El primer capítulo comienza en enero de 1992 en un parador de Villa Gesell. Una multitud baila la canción “Jijiji” de Los Redondos al pie del estudio móvil montado por la radio Z Rock, emporio del icono de la música local, Roby Bettini (Lalo Mir).

Entre la turba de adolescentes extasiados y a la moda de la época están ellas: Miranda (Barrientos), una “rollinga” de modos ásperos, femineidad acotada, fanática del rock nacional e hija de Roby; y Sandra (Ortega), su mejor amiga, una morocha infartante más interesada en cosechar miradas ajenas que en la música.

Pero, designios del destino mediante, en esa fiesta también están Rama (Mirás) y su inseparable compañero Diego (De Santo), un joven de barrio que se enamora a primera vista de Sandra. Las miradas no tardan en cruzarse. La siguiente imagen los muestra de madrugada compartiendo una cerveza en la orilla del mar.

“Tengamos un verano de furia”, le propone él y ambos deciden dar comienzo a un romance rabioso por fuera de toda convención: no se pasarán los teléfonos, ni se dirán mucho sobre su vida personal. La única certeza que se prometen es reencontrarse al pie del Obelisco porteño el 14 de febrero a las 10 de la noche, juramento que deciden sellar con un tatuaje alusivo.

“Apostamos a que los padres puedan sentarse junto a sus hijos y mostrarles cómo eran las lealtades, el amor, el nivel de compromiso, cuando no existían los celulares ni Internet, y por supuesto está la posibilidad de compartir aquella música”, había explicado De Santo.

Si bien no todo tiempo pasado necesariamente fue mejor, lo cierto es que siempre aparece más veloz, lleno de datos, sucesos, memorias. Y en “Viudas…”, esa premisa pareciera no ser la excepción a la regla.

Porque enero termina para Miranda con un sabor agridulce: a la ilusión romántica de volver a ver a Diego, se le contrapone la amarga realidad de encontrar juntos a su papá y a su mejor amiga. Desde entonces y hasta el día de la fecha -que es cuando retoma la trama- no volverá a querer saber de ellos.
Por suerte, tiene aquel dibujo indeleble sobre la piel que le permite encontrar sosiego en el trillado Día de los Enamorados. La pantalla anuncia que es 14 de febrero y muestra los dos jóvenes rockeros preparándose para salir al reencuentro.

Por esas voluntades antojadizas del azar -o de la ficción, que a veces son lo mismo-, Diego tiene un accidente y no logra llegar a tiempo al Obelisco.

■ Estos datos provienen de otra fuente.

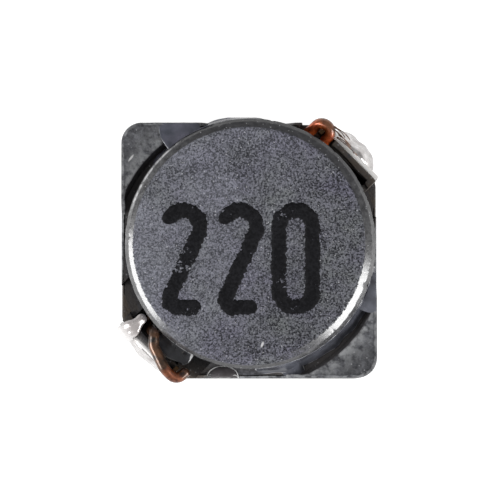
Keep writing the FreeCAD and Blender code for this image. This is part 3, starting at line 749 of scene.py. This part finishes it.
def wire_path():
    """Lead A over its hook, the inner layer downwards, the outer layer up, and lead B."""
    gate = corner_points([(2.947, 0.98, HIGHEST_TURN)])[0]
    start = leaving_turn(gate, INNER_TURN, forward=False)
    first = coil_part(start, 0.01, INNER_TURN, HIGHEST_TURN)[:1]
    lead_a = corner_points([
        (2.95, 0.56, 1.07), (2.95, 0.56, 1.95), (3.38, 0.57, WRAP_LEVEL), (3.38, 0.95, WRAP_LEVEL),
    ])
    lead_a = rounded_path(np.vstack([lead_a, [gate], first]), 0.2, 12)
    inner = coil_part(start, 4.5, INNER_TURN, HIGHEST_TURN, -WIRE_PITCH)
    low = HIGHEST_TURN - 4 * WIRE_PITCH
    angle = start + 9 * math.pi
    outward = coil_part(angle, 0.5, INNER_TURN, low, growth=WIRE_PITCH)
    outer = coil_part(angle + math.pi, 3, OUTER_TURN, low, WIRE_PITCH)
    level = low + 3 * WIRE_PITCH
    foot = corner_points([(2.95, -0.46, level)], opposite=True)[0]
    last = leaving_turn(foot, OUTER_TURN, forward=True)
    rest = ((last - angle - math.pi) % (2 * math.pi)) / (2 * math.pi)
    final = coil_part(angle + math.pi, rest, OUTER_TURN, level)
    lead_b = corner_points([
        (2.95, -0.46, level), (2.95, -0.20, 2.36), (3.17, 0, 2.36), (3.37, 0.56, 2.36),
        (3.37, 0.96, WRAP_LEVEL), (3.06, 0.97, 2.22),
    ], opposite=True)
    lead_b = rounded_path(np.vstack([final[-1:], lead_b]), [0.2, 0.1, 0.2, 0.4, 0.2], 12)
    return np.vstack([lead_a, inner[1:], outward[1:], outer[1:], final[1:-1], lead_b])


def with_ends(values):
    """Values along a path, with the first and the last of them twice more."""
    return np.concatenate([values[:1], values[:1], values, values[-1:], values[-1:]])


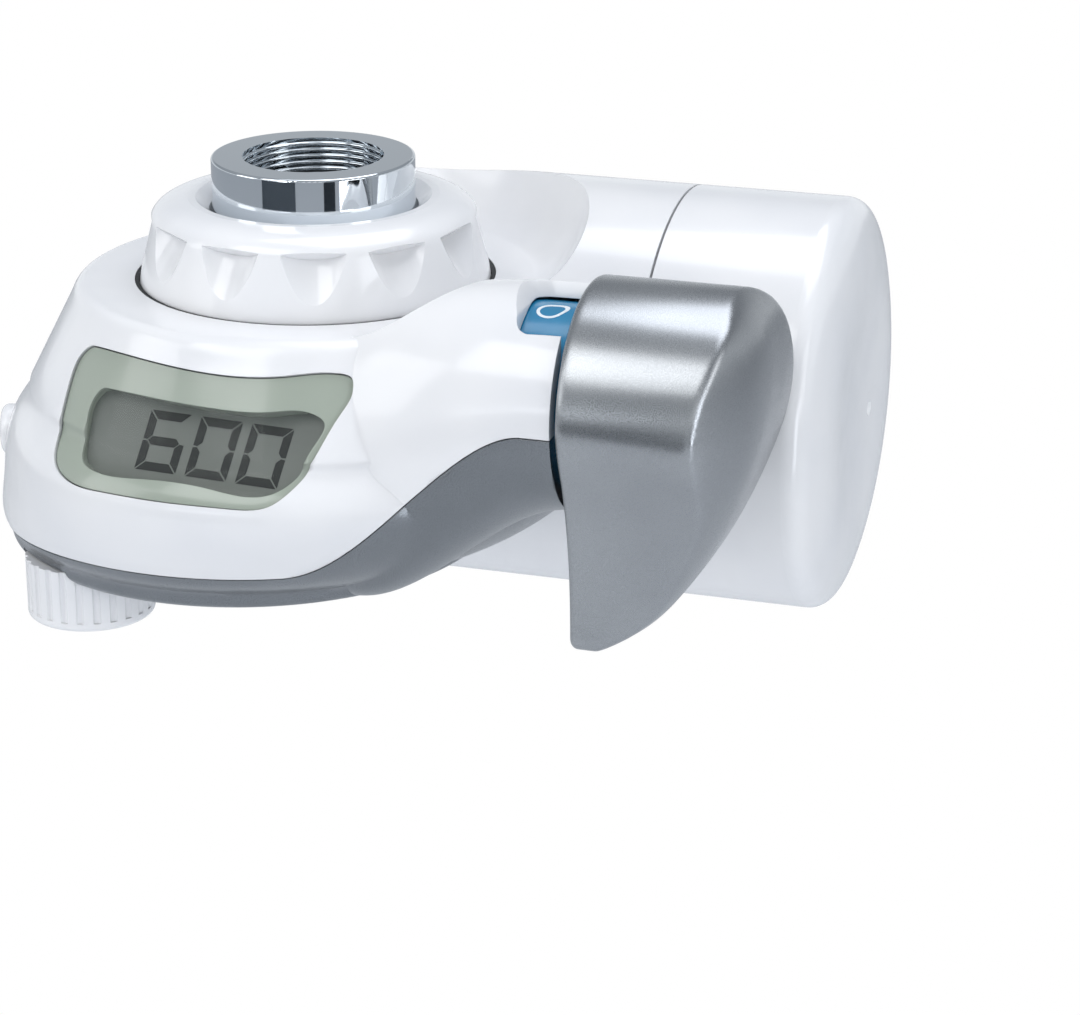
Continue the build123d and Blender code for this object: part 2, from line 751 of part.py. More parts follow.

Miranda llora. Odia a su papá, odia a Sandra y odia a Diego. “Si esto es la filosofía del rock, que te convierte en el inodoro donde todos vienen a tirar su mierda, yo no la quiero. Hoy empieza una nueva vida”, le grita Miranda a un cartel con la cara de su padre, al filo de un puente en medio de un día de lluvia.

Y, una vez más, la casualidad se interpone cuando un ciclista la choca y ella cae sobre el capó de un auto que maneja Segundo (Minujín). La epifanía es doble: a su promesa de dar un giro a su vida se suma la del conductor, que promete “enderezarse y tener una familia” si esa chica, hasta entonces desconocida, se salva.

Corte. Ahora la pantalla anuncia que estamos en 2014. Miranda y Segundo están casados y tienen dos hijos. Son parte de una familia adinerada donde el rock resuena simplemente como una melodía de mal gusto y el pasado de ella es una foto olvidada en algún rincón archivado de la memoria.

Hasta que el mundo musical se anuncia de luto con la muerte de Roby. Es en el funeral donde Sandra se reencontrará con su pasado, su presente y un futuro inesperado: Sandra, la última viuda del locutor, interesada en quedar al frente del imperio del rock; Vera (Cid), una hermanastra desconocida y Diego, aquel amor perdido de verano.

“Los chicos sub-25 ya no miran tevé y nuestro mayor desafío es llevar a la pantalla un programa popular que llegue al corazón de la gente y sea capaz de identificar a distintos públicos desde lo generacional”, había adelantado Culell sobre la tira.

Con un sello que inevitablemente recuerda la impronta que dejó su antecesor “Graduados”, tal vez Underground sea capaz de abrevar nuevamente en la fórmula de un éxito sin necesariamente tener que repetirse.